** begin **

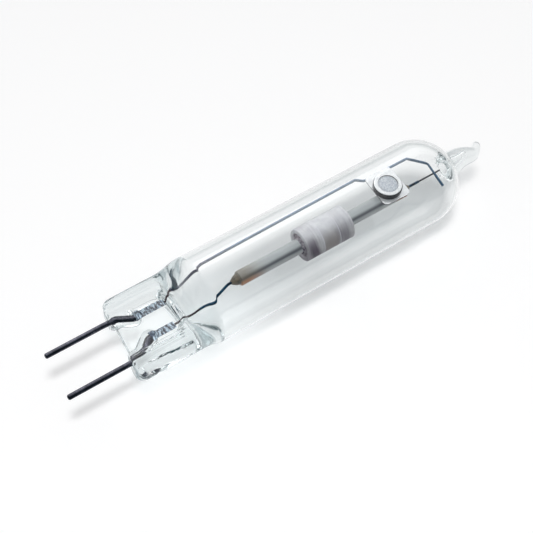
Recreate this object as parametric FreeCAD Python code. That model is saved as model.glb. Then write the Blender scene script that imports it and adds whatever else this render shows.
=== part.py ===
import FreeCAD, Part
import math
import os

# Single-ended metal halide lamp with a ceramic arc tube, lying on its clear quartz bulb.
# Millimetres. The lamp's axis is X: the two contact pins point towards -X and the sealed
# exhaust tip towards +X. The origin lies on that axis, just in front of the place where the near
# pin enters the pinch's slanted end face.

V = FreeCAD.Vector
X_AXIS = V(1, 0, 0)
Z_AXIS = V(0, 0, 1)
ORIGIN = V(0, 0, 0)

# Quartz bulb: tube, dome and exhaust tip
bulb_diameter = 15.0
bulb_wall = 1.1
tube_start_x = 15.2
dome_centre_x = 58.5
tip_base_diameter = 4.56
tip_blend_width = 0.7
tip_blend_sag = 0.25
exhaust_bore_diameter = 1.5
exhaust_bore_end_diameter = 0.4
exhaust_bore_length = 5.0
tip_hook_angle = 34.0
# The drawn-out tip from its base: distance along the axis, shift to the hooked side, diameter
tip_outline = (
    (1.3, 0.2, 4.0),
    (2.8, 0.24, 3.52),
    (4.4, -0.04, 2.92),
    (5.25, -0.21, 2.3),
    (5.95, 0.2, 2.2),
    (6.5, 0.53, 1.78),
    (6.9, 0.64, 1.0),
    (7.04, 0.66, 0.4),
)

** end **

* WHAT TO PRODUCE
Return the material in full, exactly as shown.

* THE ANSWER
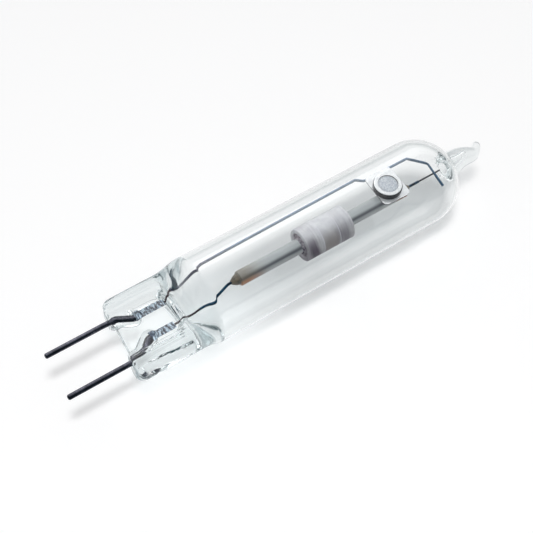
Recreate this object as parametric FreeCAD Python code. That model is saved as model.glb. Then write the Blender scene script that imports it and adds whatever else this render shows.
=== part.py ===
import FreeCAD, Part
import math
import os

# Single-ended metal halide lamp with a ceramic arc tube, lying on its clear quartz bulb.
# Millimetres. The lamp's axis is X: the two contact pins point towards -X and the sealed
# exhaust tip towards +X. The origin lies on that axis, just in front of the place where the near
# pin enters the pinch's slanted end face.

V = FreeCAD.Vector
X_AXIS = V(1, 0, 0)
Z_AXIS = V(0, 0, 1)
ORIGIN = V(0, 0, 0)

# Quartz bulb: tube, dome and exhaust tip
bulb_diameter = 15.0
bulb_wall = 1.1
tube_start_x = 15.2
dome_centre_x = 58.5
tip_base_diameter = 4.56
tip_blend_width = 0.7
tip_blend_sag = 0.25
exhaust_bore_diameter = 1.5
exhaust_bore_end_diameter = 0.4
exhaust_bore_length = 5.0
tip_hook_angle = 34.0
# The drawn-out tip from its base: distance along the axis, shift to the hooked side, diameter
tip_outline = (
    (1.3, 0.2, 4.0),
    (2.8, 0.24, 3.52),
    (4.4, -0.04, 2.92),
    (5.25, -0.21, 2.3),
    (5.95, 0.2, 2.2),
    (6.5, 0.53, 1.78),
    (6.9, 0.64, 1.0),
    (7.04, 0.66, 0.4),
)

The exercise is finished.